**What to produce:**
Restate the opening lines of the material below word for word, stopping after the line that contains "return found".

**Information supplied:**
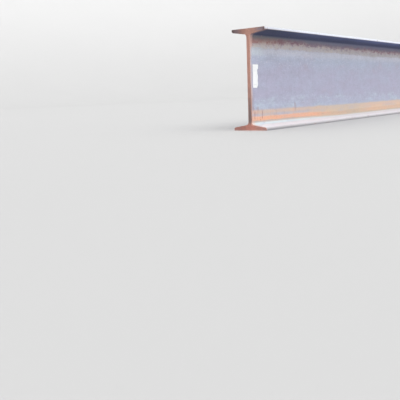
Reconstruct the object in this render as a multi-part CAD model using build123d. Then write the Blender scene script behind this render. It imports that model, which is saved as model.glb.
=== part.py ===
"""A hot-rolled steel I-beam with tapered flanges, six metres long, with its paper stock label.

The beam lies on its lower flange, as it is stored. +X runs along its length, from the end with the
label to the far end. +Y runs across the flanges and +Z points up. The origin is under the middle of
the beam, on the surface that it lies on. All sizes are in millimetres.
"""
from build123d import *
import os

# Section of the beam
section_height = 360.0
flange_width = 140.0
web_thickness = 14.0
# The flange's thickness where it is gauged, halfway between the web's face and the flange's edge
flange_thickness = 15.8
# The flange's inner face rises by this much for each millimetre towards the web
flange_slope = 1 / 6
root_radius = 12.0
toe_radius = 6.0
outer_edge_radius = 2.0

# Stock length, sawn square at both ends
beam_length = 6000.0

# Paper label, stuck on the -Y face of the web near the -X end
label_width = 29.0
label_height = 83.0
label_thickness = 0.3
label_from_end = 14.0
label_above_floor = 152.0
label_corner_radius = 1.5

# A tab at the label's upper far corner, with a slanted lower edge
tab_reach = 7.0
tab_height = 15.0
tab_slant = 6.0

# Two corners of a sketch count as one place when they are this close
same_place = 0.01


def flange_thickness_at(across):
    """Thickness of a flange at a distance from the middle of the web, before any rounding."""
    gauge_line = (flange_width / 2 + web_thickness / 2) / 2
    return flange_thickness + (gauge_line - across) * flange_slope


def mirrored_corners(face, across, depth):
    """The four corners of the section that lie this far from its middle and from its outer faces."""
    found = []
    for corner in face.vertices():
        corner_depth = min(corner.Y, section_height - corner.Y)
        if abs(abs(corner.X) - across) < same_place and abs(corner_depth - depth) < same_place:
            found.append(corner)
    return found


def make_section():
    """The beam's cross-section, standing on its lower flange, with every rolled radius."""
    half_web = web_thickness / 2
    half_flange = flange_width / 2
    edge_thickness = flange_thickness_at(half_flange)
    root_thickness = flange_thickness_at(half_web)

    right_side = [
        (half_flange, 0),
        (half_flange, edge_thickness),
        (half_web, root_thickness),
        (half_web, section_height - root_thickness),
        (half_flange, section_height - edge_thickness),
        (half_flange, section_height),
    ]
    left_side = [(-across, height) for across, height in reversed(right_side)]
    section = make_face(Polyline(*right_side, *left_side, close=True))

    section = fillet(mirrored_corners(section, half_web, root_thickness), root_radius)
    section = fillet(mirrored_corners(section, half_flange, edge_thickness), toe_radius)
    return fillet(mirrored_corners(section, half_flange, 0), outer_edge_radius)


def make_beam():
    """The section, rolled out along the beam's whole length and sawn square."""
    near_end = Plane(origin=(-beam_length / 2, 0, 0), x_dir=(0, 1, 0), z_dir=(1, 0, 0))
    return extrude(near_end * make_section(), beam_length)


def make_label():
    """The sticker: a tall rectangle with a tab, as thick as its paper, flat against the web."""
    near = -beam_length / 2 + label_from_end
    far = near + label_width
    bottom = label_above_floor
    top = bottom + label_height
    outline = Polyline(
        (near, bottom),
        (far, bottom),
        (far, top - tab_height - tab_slant),
        (far + tab_reach, top - tab_height),
        (far + tab_reach, top),
        (near, top),
        close=True,
    )
    paper = make_face(outline)
    paper = fillet(paper.vertices(), label_corner_radius)
    web_face = Plane(origin=(0, -web_thickness / 2, 0), x_dir=(1, 0, 0), z_dir=(0, -1, 0))
    return extrude(web_face * paper, label_thickness)


os.makedirs("parts", exist_ok=True)
export_step(make_beam(), "parts/i_beam.step")
export_step(make_label(), "parts/mill_label.step")
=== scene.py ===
"""Finish of a hot-rolled steel I-beam: its rolled surface, sawn ends, mill scale, rust and paper label.

The beam lies along X on its lower flange, with the labelled end at -X. All sizes are in metres.
"""
import math

import bpy
from bpy.props import FloatProperty, FloatVectorProperty, IntProperty, PointerProperty
from mathutils import Euler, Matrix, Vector


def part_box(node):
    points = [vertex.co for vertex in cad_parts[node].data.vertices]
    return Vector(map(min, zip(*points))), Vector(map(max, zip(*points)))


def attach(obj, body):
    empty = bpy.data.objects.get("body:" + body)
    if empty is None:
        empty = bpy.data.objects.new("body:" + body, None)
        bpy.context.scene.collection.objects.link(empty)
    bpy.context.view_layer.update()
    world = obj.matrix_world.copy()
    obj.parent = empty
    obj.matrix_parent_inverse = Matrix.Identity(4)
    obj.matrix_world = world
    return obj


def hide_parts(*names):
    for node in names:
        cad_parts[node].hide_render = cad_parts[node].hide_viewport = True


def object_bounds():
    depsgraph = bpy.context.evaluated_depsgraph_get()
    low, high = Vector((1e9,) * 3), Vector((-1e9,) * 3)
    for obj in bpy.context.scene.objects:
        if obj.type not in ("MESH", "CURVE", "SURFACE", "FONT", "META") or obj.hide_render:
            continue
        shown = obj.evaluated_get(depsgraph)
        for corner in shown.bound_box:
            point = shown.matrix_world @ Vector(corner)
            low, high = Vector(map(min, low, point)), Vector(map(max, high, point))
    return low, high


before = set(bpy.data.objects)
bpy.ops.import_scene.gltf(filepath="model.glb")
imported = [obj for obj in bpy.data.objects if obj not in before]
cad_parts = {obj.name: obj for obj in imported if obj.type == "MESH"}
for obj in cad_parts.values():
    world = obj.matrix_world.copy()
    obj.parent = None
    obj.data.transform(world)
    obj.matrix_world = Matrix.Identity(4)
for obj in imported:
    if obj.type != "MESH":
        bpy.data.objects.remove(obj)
cad_low, cad_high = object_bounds()
beam_low, beam_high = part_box("i_beam")
label_low, label_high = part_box("mill_label")
label_height = label_high[2] - label_low[2]

bl_info = {
    "name": "Rolled steel I-beam",
    "version": (1, 0, 0),
    "blender": (4, 5, 0),
    "location": "3D View > Sidebar > I-beam",
    "description": "Rolls a taper-flange I-beam, gives it mill scale, rust and a paper label, and lights it",
    "category": "Object",
}

MILLIMETRE = 0.001
NOISE_MIDDLE = 0.5
PICTURE_WIDTH = 400

# A shifted noise moves along x, y and z by these shares of its shift
NOISE_SHIFTS = (1.0, 1.7, 2.3)

# The label's torn side: a share of the height above its foot, then how deep the tear is there
TORN_SIDE = (
    (0.00, 1.00), (0.06, 0.72), (0.13, 0.44), (0.21, 0.38), (0.31, 0.54), (0.40, 0.40),
    (0.50, 0.35), (0.64, 0.66), (0.765, 0.80), (0.83, 0.16), (0.90, 0.10), (1.00, 0.22),
)

# Water marks slope beside a cut: the fall for each metre at the foot, how much of it is lost
# for each metre of height, and the distance from the cut where they run level again
MARKS_FALL = 0.0082
MARKS_FALL_LOST = 0.0276
MARKS_LEVEL_FROM = 0.7

# Marks on the web by their depth below the top: between which two each one lies, or fades out
DARK_ROOT_END = (0.028, 0.045)
BROWN_BAND_END = (0.038, 0.0555)
TAN_HALO = (0.046, 0.0605)
PALE_SCALE_END = (0.074, 0.105)
BLUE_SCALE_END = (0.095, 0.155)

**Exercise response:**
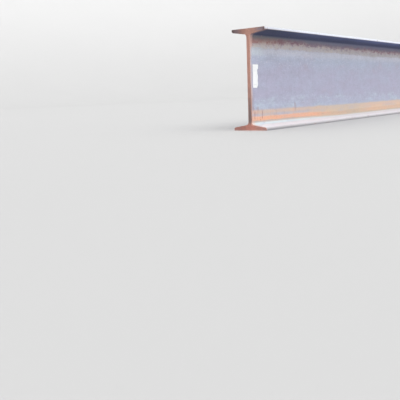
Reconstruct the object in this render as a multi-part CAD model using build123d. Then write the Blender scene script behind this render. It imports that model, which is saved as model.glb.
=== part.py ===
"""A hot-rolled steel I-beam with tapered flanges, six metres long, with its paper stock label.

The beam lies on its lower flange, as it is stored. +X runs along its length, from the end with the
label to the far end. +Y runs across the flanges and +Z points up. The origin is under the middle of
the beam, on the surface that it lies on. All sizes are in millimetres.
"""
from build123d import *
import os

# Section of the beam
section_height = 360.0
flange_width = 140.0
web_thickness = 14.0
# The flange's thickness where it is gauged, halfway between the web's face and the flange's edge
flange_thickness = 15.8
# The flange's inner face rises by this much for each millimetre towards the web
flange_slope = 1 / 6
root_radius = 12.0
toe_radius = 6.0
outer_edge_radius = 2.0

# Stock length, sawn square at both ends
beam_length = 6000.0

# Paper label, stuck on the -Y face of the web near the -X end
label_width = 29.0
label_height = 83.0
label_thickness = 0.3
label_from_end = 14.0
label_above_floor = 152.0
label_corner_radius = 1.5

# A tab at the label's upper far corner, with a slanted lower edge
tab_reach = 7.0
tab_height = 15.0
tab_slant = 6.0

# Two corners of a sketch count as one place when they are this close
same_place = 0.01


def flange_thickness_at(across):
    """Thickness of a flange at a distance from the middle of the web, before any rounding."""
    gauge_line = (flange_width / 2 + web_thickness / 2) / 2
    return flange_thickness + (gauge_line - across) * flange_slope


def mirrored_corners(face, across, depth):
    """The four corners of the section that lie this far from its middle and from its outer faces."""
    found = []
    for corner in face.vertices():
        corner_depth = min(corner.Y, section_height - corner.Y)
        if abs(abs(corner.X) - across) < same_place and abs(corner_depth - depth) < same_place:
            found.append(corner)
    return found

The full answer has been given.